**Information supplied:**
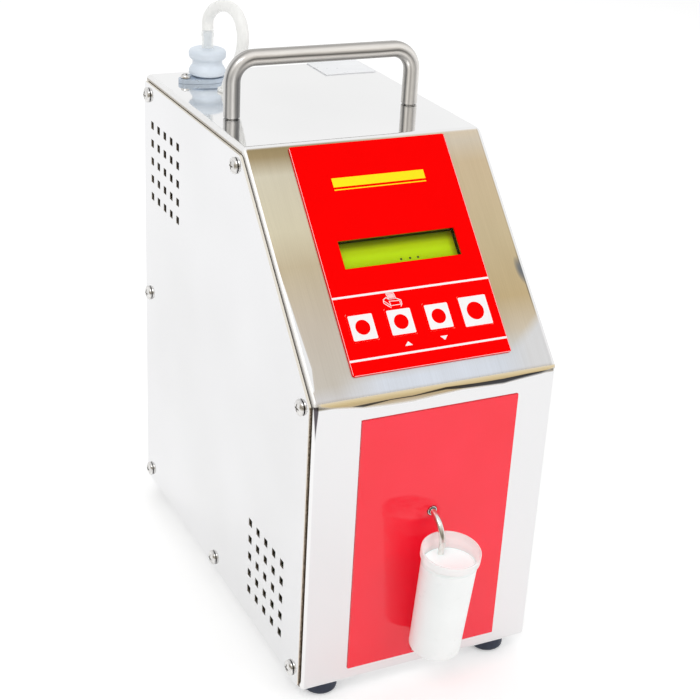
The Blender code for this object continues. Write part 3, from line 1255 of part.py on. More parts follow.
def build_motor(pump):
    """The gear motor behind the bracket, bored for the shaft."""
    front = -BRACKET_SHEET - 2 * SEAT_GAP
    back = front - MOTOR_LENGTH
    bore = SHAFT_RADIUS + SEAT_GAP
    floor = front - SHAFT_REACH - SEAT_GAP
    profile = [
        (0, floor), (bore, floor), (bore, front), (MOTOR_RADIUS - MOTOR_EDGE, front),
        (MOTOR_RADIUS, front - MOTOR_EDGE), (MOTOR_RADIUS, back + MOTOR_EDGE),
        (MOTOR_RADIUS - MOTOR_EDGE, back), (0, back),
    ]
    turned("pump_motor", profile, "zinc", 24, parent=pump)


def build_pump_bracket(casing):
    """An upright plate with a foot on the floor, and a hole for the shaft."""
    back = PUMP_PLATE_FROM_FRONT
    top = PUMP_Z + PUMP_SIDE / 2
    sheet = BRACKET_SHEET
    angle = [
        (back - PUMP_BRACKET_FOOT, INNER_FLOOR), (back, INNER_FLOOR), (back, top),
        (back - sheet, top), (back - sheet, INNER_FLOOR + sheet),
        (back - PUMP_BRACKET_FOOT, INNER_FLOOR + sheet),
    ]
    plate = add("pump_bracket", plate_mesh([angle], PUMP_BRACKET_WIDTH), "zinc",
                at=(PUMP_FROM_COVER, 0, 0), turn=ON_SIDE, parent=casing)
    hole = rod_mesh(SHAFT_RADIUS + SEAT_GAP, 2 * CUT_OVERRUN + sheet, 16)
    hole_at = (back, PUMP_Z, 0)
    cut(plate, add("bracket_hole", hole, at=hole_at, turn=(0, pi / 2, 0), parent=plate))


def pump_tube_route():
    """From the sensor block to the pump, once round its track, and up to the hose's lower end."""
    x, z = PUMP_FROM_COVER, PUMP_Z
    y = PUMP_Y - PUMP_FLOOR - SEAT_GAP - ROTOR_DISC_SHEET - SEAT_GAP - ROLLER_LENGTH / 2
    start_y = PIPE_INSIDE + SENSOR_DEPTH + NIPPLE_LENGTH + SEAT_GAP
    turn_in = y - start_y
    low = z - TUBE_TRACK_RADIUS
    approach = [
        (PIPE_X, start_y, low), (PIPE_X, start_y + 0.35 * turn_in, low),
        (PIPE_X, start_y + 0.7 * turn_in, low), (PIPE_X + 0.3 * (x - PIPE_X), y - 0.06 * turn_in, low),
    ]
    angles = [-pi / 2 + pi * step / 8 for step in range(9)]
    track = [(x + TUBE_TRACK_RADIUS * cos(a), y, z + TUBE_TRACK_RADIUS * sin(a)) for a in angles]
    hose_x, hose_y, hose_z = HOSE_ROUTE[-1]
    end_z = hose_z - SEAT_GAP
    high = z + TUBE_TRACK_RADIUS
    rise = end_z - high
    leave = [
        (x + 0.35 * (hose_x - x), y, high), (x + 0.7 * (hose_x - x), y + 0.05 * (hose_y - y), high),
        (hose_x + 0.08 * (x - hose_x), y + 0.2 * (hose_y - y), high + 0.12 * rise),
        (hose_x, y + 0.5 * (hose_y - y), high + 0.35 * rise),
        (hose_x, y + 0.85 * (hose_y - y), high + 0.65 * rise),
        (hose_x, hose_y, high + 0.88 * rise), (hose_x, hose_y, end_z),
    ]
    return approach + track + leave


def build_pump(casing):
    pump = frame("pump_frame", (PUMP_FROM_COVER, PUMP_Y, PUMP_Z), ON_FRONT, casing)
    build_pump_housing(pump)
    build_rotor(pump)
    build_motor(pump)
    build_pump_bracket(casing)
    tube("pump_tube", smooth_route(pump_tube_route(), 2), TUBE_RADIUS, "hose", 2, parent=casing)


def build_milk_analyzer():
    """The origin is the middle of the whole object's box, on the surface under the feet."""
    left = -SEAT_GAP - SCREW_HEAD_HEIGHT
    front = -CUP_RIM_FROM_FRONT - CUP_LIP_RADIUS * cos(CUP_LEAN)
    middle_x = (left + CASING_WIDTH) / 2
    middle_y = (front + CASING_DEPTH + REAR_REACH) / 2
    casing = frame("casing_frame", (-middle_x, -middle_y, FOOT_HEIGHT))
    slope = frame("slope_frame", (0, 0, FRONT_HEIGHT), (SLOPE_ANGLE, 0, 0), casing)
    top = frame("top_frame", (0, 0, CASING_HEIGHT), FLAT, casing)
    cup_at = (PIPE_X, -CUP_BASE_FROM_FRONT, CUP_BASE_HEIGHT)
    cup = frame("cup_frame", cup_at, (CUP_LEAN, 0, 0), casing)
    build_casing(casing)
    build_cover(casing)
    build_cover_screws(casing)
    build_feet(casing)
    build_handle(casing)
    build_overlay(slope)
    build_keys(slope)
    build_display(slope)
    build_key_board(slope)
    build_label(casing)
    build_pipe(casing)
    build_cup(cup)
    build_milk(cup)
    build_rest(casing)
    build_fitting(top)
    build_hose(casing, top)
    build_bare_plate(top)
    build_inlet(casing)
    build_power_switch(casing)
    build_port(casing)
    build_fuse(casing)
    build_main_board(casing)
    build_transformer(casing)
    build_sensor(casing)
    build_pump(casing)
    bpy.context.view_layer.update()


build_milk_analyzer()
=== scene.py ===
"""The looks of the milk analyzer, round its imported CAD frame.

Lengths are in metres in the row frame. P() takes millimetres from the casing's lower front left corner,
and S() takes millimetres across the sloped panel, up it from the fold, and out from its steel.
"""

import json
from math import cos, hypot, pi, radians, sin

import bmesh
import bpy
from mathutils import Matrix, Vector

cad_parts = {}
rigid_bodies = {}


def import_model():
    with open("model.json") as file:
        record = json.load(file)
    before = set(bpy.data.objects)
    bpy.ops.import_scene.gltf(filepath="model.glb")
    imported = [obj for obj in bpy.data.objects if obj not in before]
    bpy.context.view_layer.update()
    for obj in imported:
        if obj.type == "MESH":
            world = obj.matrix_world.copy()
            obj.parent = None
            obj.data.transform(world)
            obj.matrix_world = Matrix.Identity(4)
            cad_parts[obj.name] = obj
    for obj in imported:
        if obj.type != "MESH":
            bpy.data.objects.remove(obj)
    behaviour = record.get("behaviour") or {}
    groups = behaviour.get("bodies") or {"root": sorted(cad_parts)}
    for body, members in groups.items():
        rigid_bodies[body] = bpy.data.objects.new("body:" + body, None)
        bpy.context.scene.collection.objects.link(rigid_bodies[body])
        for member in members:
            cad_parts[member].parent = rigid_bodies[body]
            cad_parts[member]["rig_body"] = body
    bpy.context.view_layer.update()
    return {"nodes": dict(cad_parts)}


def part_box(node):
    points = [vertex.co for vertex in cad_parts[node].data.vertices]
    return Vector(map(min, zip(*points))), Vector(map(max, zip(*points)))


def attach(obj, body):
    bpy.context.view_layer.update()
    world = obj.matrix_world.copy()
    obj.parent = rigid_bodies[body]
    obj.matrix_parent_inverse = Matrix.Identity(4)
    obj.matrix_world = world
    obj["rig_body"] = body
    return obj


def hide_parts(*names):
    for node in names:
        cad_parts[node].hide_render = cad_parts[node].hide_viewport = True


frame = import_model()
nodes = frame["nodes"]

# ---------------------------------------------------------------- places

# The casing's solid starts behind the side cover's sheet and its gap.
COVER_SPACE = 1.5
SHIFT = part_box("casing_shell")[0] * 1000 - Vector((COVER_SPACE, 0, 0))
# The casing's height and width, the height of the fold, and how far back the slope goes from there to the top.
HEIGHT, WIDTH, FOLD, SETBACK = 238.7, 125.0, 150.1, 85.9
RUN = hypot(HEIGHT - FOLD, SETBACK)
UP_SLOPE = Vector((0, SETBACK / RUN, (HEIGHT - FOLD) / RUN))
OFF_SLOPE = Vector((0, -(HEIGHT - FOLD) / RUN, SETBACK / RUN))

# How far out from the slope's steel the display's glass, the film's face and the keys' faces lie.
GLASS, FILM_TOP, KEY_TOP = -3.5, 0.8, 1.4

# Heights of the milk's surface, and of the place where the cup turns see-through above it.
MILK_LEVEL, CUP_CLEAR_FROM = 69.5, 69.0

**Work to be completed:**
Return exactly the lines from the line that has "build_keys(slope)" to the line that has "bpy.context.scene.collection.objects.link(rigid_bodies[body])", both of them included.

**Complete answer:**
    build_keys(slope)
    build_display(slope)
    build_key_board(slope)
    build_label(casing)
    build_pipe(casing)
    build_cup(cup)
    build_milk(cup)
    build_rest(casing)
    build_fitting(top)
    build_hose(casing, top)
    build_bare_plate(top)
    build_inlet(casing)
    build_power_switch(casing)
    build_port(casing)
    build_fuse(casing)
    build_main_board(casing)
    build_transformer(casing)
    build_sensor(casing)
    build_pump(casing)
    bpy.context.view_layer.update()


build_milk_analyzer()
=== scene.py ===
"""The looks of the milk analyzer, round its imported CAD frame.

Lengths are in metres in the row frame. P() takes millimetres from the casing's lower front left corner,
and S() takes millimetres across the sloped panel, up it from the fold, and out from its steel.
"""

import json
from math import cos, hypot, pi, radians, sin

import bmesh
import bpy
from mathutils import Matrix, Vector

cad_parts = {}
rigid_bodies = {}


def import_model():
    with open("model.json") as file:
        record = json.load(file)
    before = set(bpy.data.objects)
    bpy.ops.import_scene.gltf(filepath="model.glb")
    imported = [obj for obj in bpy.data.objects if obj not in before]
    bpy.context.view_layer.update()
    for obj in imported:
        if obj.type == "MESH":
            world = obj.matrix_world.copy()
            obj.parent = None
            obj.data.transform(world)
            obj.matrix_world = Matrix.Identity(4)
            cad_parts[obj.name] = obj
    for obj in imported:
        if obj.type != "MESH":
            bpy.data.objects.remove(obj)
    behaviour = record.get("behaviour") or {}
    groups = behaviour.get("bodies") or {"root": sorted(cad_parts)}
    for body, members in groups.items():
        rigid_bodies[body] = bpy.data.objects.new("body:" + body, None)
        bpy.context.scene.collection.objects.link(rigid_bodies[body])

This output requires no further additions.